The fun­da­men­tal law of the inter­net is that you reap what you sow. It’s a boost, an enhancer, an ampli­fi­er. Whichev­er way you’re lean­ing, it will give you a hard shove in that direc­tion. You would be wise to take a hard, hon­est look at which way you’re lean­ing before you decide to wade in and spend a sig­nif­i­cant amount of your spare time online. If you decide to get heav­i­ly engaged with the inter­net and social media at this point in your life, expect it to be a test of your char­ac­ter with real con­se­quences. If some soul-search­ing reveals that you might fail that test, or that you’re not sure you know your­self well enough to be con­fi­dent about what will hap­pen, be care­ful. Con­sid­er lim­it­ing how much space in your life the inter­net gets. This may be a good time to hold off on meet­ing new peo­ple or check­ing out new tags, threads, and forums. It may also be ben­e­fi­cial to ask some friends to keep an eye on you and hold you account­able. Mon­i­tor your­self, too. Watch for changes in your mood or behav­ior. Ask your­self about the accu­ra­cy and val­ue of the con­tent you’re con­sum­ing, whether and how it adds val­ue to your life, why you’re drawn to it, which of your needs it meets. If some­thing has a bad effect on you, drop it. There is no short­age of oth­er things to try.
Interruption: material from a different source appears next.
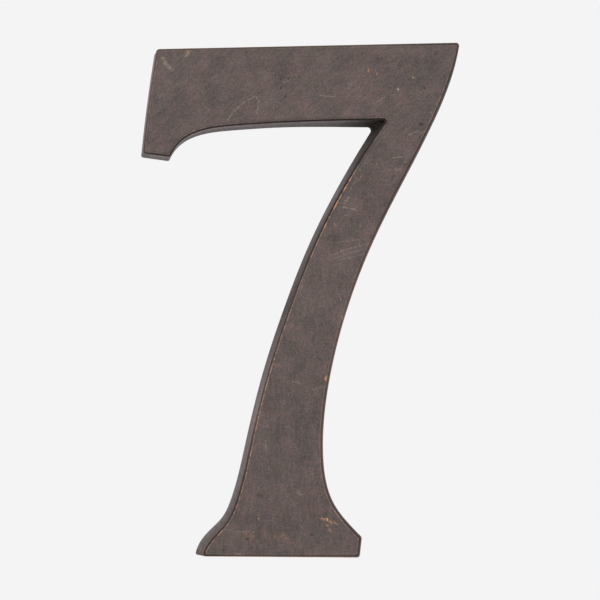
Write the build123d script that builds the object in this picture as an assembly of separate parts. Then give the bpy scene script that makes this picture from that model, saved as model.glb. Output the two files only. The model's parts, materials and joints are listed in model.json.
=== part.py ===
from build123d import *
from math import dist, exp, radians, tan
import os

# House number: the numeral 7, one solid bronze casting about six inches tall.
# It hangs on a wall by two studs that screw into blind holes in its flat back.
# X runs to the right as the numeral is read, Z runs up, and the face looks along -Y.
# The origin is on the back, halfway between the two stud holes.
# The outline is drawn at the back, in distances right of the stud line and above the baseline.

# Overall sizes: the baseline is under the foot's right end, and the height reaches the top right corner
height = 152.4
thickness = 12.7
bar_depth = 24.5

# Foot: its underside rises a little to the pointed left end, and its right end is a short upright face
foot_left = 25.75
foot_right = 22.1
foot_rise = 0.2
foot_end_height = 6.3
foot_end_lean = 0.7

# Left end of the foot: how far in and up from its point the edge is at the toe, the instep and the ankle
toe_in = 4.6
toe_up = 7.6
instep_in = 8.0
instep_up = 11.1
left_ankle_in = 10.65
left_ankle_up = 16.5

# Right end of the foot: how far in and up from the top of its upright face the flare and the ankle are
flare_in = 2.8
flare_up = 2.9
right_ankle_in = 8.15
right_ankle_up = 9.7

# Stem at five stations: share of the way up to the bar, left edge and right edge
stem_stations = (
    (0.25, -11.1, 11.3),
    (0.42, -5.75, 13.45),
    (0.58, 1.0, 18.8),
    (0.73, 8.65, 26.35),
    (0.87, 17.8, 35.4),
)
crotch_right = 27.8

# Right end of the bar: how far in the shoulder is partway down and level with the bar's underside
bar_right = 52.1
mid_shoulder_in = 2.7
mid_shoulder_share = 0.46
low_shoulder_in = 8.2

# Bar: its top edge falls to the left, and its underside is level, then sags, dips and turns down
bar_left = 37.9
top_fall = 3.25
level_share = 0.5
level_end_down = 0.3
sag_left = 14.6
sag_down = 1.35
dip_left = 22.3
dip_down = 2.35
turn_left = 26.8
turn_down = 3.75

# Tip that hangs at the left end of the bar
tip_left = 41.9
tip_width = 8.3
tip_drop = 10.7
tip_rise = 1.1
tip_bulge = 0.25

# Walls: they lean in by the draft, and by more near the crotch and the foot's point, out to about these reaches
draft_angle = 0.9
crotch_lean = 0.95
crotch_reach = 15.0
foot_tip_lean = 0.8
foot_tip_reach = 7.0

# Corners seen from the front, at the back and at the face, then the face's round edge and the back's filed one
back_corner_radius = 0.5
face_corner_radius = 1.0
back_crotch_radius = 1.2
face_crotch_radius = 0.35
face_edge_radius = 0.65
back_edge_bevel = 0.15

# Stud holes, drilled for a number 8 thread with 32 turns to the inch
lower_stud_height = 12.0
upper_stud_above_underside = 11.1
tap_drill_diameter = 3.45
drill_point_angle = 118.0
metal_before_face = 3.7

bar_underside = height - bar_depth
crotch = (crotch_right, bar_underside)
foot_tip = (-foot_left, foot_rise)
stud_spacing = bar_underside + upper_stud_above_underside - lower_stud_height
stud_centre_height = lower_stud_height + stud_spacing / 2


def stem_edge(side):
    """Points up one edge of the stem; side is 1 for the left edge and 2 for the right."""
    return [(station[side], station[0] * bar_underside) for station in stem_stations]


def left_flank():
    """From the foot's pointed end, in over the instep and up the stem to the crotch."""
    toe = (toe_in - foot_left, foot_rise + toe_up)
    instep = (instep_in - foot_left, foot_rise + instep_up)
    ankle = (left_ankle_in - foot_left, foot_rise + left_ankle_up)
    return [foot_tip, toe, instep, ankle, *stem_edge(1), crotch]


def right_flank(top_right, foot_corner):
    """From the top right corner, round the shoulder, down the stem and out to the foot."""
    mid_shoulder = (bar_right - mid_shoulder_in, height - mid_shoulder_share * bar_depth)
    low_shoulder = (bar_right - low_shoulder_in, bar_underside)
    ankle = (foot_corner[0] - right_ankle_in, foot_end_height + right_ankle_up)
    flare = (foot_corner[0] - flare_in, foot_end_height + flare_up)
    return [top_right, mid_shoulder, low_shoulder, *reversed(stem_edge(2)), ankle, flare, foot_corner]


def underside(tip_right):
    """Under the bar from the crotch: level to the stud line, then sagging and turning down to the tip."""
    level = (crotch_right * level_share, bar_underside)
    level_end = (0, bar_underside - level_end_down)
    sag = (-sag_left, bar_underside - sag_down)
    dip = (-dip_left, bar_underside - dip_down)
    turn = (-turn_left, bar_underside - turn_down)
    return [crotch, level, level_end, sag, dip, turn, tip_right]


def back_sides():
    """The sides of the back, clockwise from the top left corner, as the points that each passes through."""
    top_left = (-bar_left, height - top_fall)
    top_right = (bar_right, height)
    foot_corner = (foot_right + foot_end_lean, foot_end_height)
    foot_bottom_right = (foot_right, 0)
    tip_right = (tip_width - tip_left, bar_underside - tip_drop)
    tip_corner = (-tip_left, bar_underside - tip_drop + tip_rise)
    tip_side = (-(bar_left + tip_left) / 2 - tip_bulge, (top_left[1] + tip_corner[1]) / 2)
    return [
        [top_left, top_right],
        right_flank(top_right, foot_corner),
        [foot_corner, foot_bottom_right],
        [foot_bottom_right, foot_tip],
        left_flank(),
        underside(tip_right),
        [tip_right, tip_corner],
        [tip_corner, tip_side, top_left],
    ]


def drawn(points):
    """A straight line through two points, or a smooth curve through more."""
    return Line(*points) if len(points) == 2 else Spline(*points)


def edge_bevel(_point, _side):
    """How far in the flat of the back starts from its outline: the same everywhere."""
    return back_edge_bevel


def wall_lean(point, side):
    """How far in the face starts from this point on this side of the back's outline."""
    lean = thickness * tan(radians(draft_angle))
    for spot, extra, reach in ((crotch, crotch_lean, crotch_reach), (foot_tip, foot_tip_lean, foot_tip_reach)):
        if spot in side:
            lean += extra * exp(-((dist(point, spot) / reach) ** 2))
    return lean


def moved_in(distance_at):
    """The sides of the back, moved in by a distance that may differ from point to point, with mitred corners."""
    sides = back_sides()
    inward = []
    for side in sides:
        curve = drawn(side)
        slopes = [curve.tangent_at(curve.param_at_point(point)) for point in side]
        inward.append([slope.rotate(Axis.Z, -90) for slope in slopes])
    moved = []
    for side, ways in zip(sides, inward):
        moved.append([Vector(*point) + way * distance_at(point, side) for point, way in zip(side, ways)])
    for number, side in enumerate(sides):
        before, after = inward[number - 1][-1], inward[number][0]
        distance = distance_at(side[0], side)
        corner = Vector(*side[0]) + (before + after) * (distance / (1 + before.dot(after)))
        moved[number - 1][-1] = moved[number][0] = corner
    return moved


def outline(sides, corner_radius, crotch_radius):
    """The area inside the sides, with its corners rounded."""
    with BuildSketch() as drawing:
        with BuildLine():
            for side in sides:
                drawn(side)
        make_face()
        outer_corners = drawing.vertices().sort_by_distance(crotch)[1:]
        fillet(outer_corners, corner_radius)
        inner_corner = drawing.vertices().sort_by_distance(crotch)[0]
        fillet(inner_corner, crotch_radius)
    return drawing.sketch


def stud_hole():
    """One drilled hole with its pointed end, opening at the back, along Y."""
    radius = tap_drill_diameter / 2
    point_length = radius / tan(radians(drill_point_angle / 2))
    depth = thickness - metal_before_face
    with BuildPart() as drill:
        with BuildSketch(Plane.XY):
            Polygon((0, 0), (radius, 0), (radius, point_length - depth), (0, -depth), align=None)
        revolve(axis=Axis.Y)
    return drill.part


def numeral_seven():
    """The whole casting, drawn lying on its back, stood up and drilled."""
    flat_back = outline(moved_in(edge_bevel), back_corner_radius, back_crotch_radius)
    widest = Pos(Z=back_edge_bevel) * outline(back_sides(), back_corner_radius, back_crotch_radius)
    face = Pos(Z=thickness) * outline(moved_in(wall_lean), face_corner_radius, face_crotch_radius)
    casting = loft([flat_back.face(), widest.face(), face.face()], ruled=True)
    casting = fillet(casting.faces().sort_by(Axis.Z)[-1].edges(), face_edge_radius)
    casting = Rot(X=90) * Pos(Y=-stud_centre_height) * casting
    for level in (-stud_spacing / 2, stud_spacing / 2):
        casting -= Pos(Z=level) * stud_hole()
    return casting


os.makedirs("parts", exist_ok=True)
seven = numeral_seven()
seven.label = "numeral_seven"
export_step(seven, "parts/numeral_seven.step")
print("volume", round(seven.volume, 1), "size", seven.bounding_box().size)
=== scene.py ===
# %% [markdown]
# # A house number: the numeral seven in dark bronze
# The real thing is one casting, half an inch thick. It was ground by hand on its face and walls, coloured
# with a dark oily patina, and then rubbed, so that copper shows along the edges. All of its character is
# in the surface: the lines that run round the face, the scratches, the pits left by the sand, and the
# grinding marks on the walls.
#
# The solid is already right, and it comes in here as a fixed frame. What it lacks is a mesh fine enough
# to carry scratches and worn edges, so this lesson reads its outlines and builds a dense skin in the same
# place.

# %% Open the numeral
import json
import math
from collections import namedtuple
from functools import partial

import bmesh
import bpy
import numpy as np
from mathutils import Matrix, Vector, geometry, kdtree


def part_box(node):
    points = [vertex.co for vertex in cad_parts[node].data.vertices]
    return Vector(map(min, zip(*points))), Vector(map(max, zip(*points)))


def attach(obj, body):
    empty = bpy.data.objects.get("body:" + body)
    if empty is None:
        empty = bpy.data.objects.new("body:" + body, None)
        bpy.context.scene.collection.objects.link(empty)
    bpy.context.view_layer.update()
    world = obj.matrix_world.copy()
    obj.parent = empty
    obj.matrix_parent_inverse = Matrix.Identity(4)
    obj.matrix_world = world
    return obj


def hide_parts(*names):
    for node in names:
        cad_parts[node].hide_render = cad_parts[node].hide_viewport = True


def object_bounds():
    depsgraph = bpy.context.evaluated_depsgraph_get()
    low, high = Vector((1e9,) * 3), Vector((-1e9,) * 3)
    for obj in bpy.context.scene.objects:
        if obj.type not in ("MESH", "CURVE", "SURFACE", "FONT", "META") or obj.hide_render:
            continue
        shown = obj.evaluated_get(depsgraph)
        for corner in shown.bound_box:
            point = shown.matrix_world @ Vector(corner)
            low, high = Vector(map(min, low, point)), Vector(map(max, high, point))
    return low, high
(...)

Your par­ents may have dis­count­ed the impor­tance of things that hap­pen online. If you’re read­ing this, you prob­a­bly know bet­ter than that. The inter­net is just anoth­er slice of the real world these days, albeit one where the rules are dif­fer­ent, where the log­ic and norms of the rest of soci­ety some­times break down or get invert­ed. What hap­pens there has con­se­quences for you and for oth­ers. Wad­ing deep into the inter­net at the wrong point in your life could lead to mis­takes you can’t take back or shifts in your char­ac­ter and val­ues that may prove hard to reverse. Be care­ful. Use good judge­ment. Ask old­er peo­ple you trust to help and advise you along the way. Most of all, know your­self. Fig­ur­ing out who you are is one of your most impor­tant jobs right now. The answer you get will have con­se­quences for all of us, so do your best to make it a good one.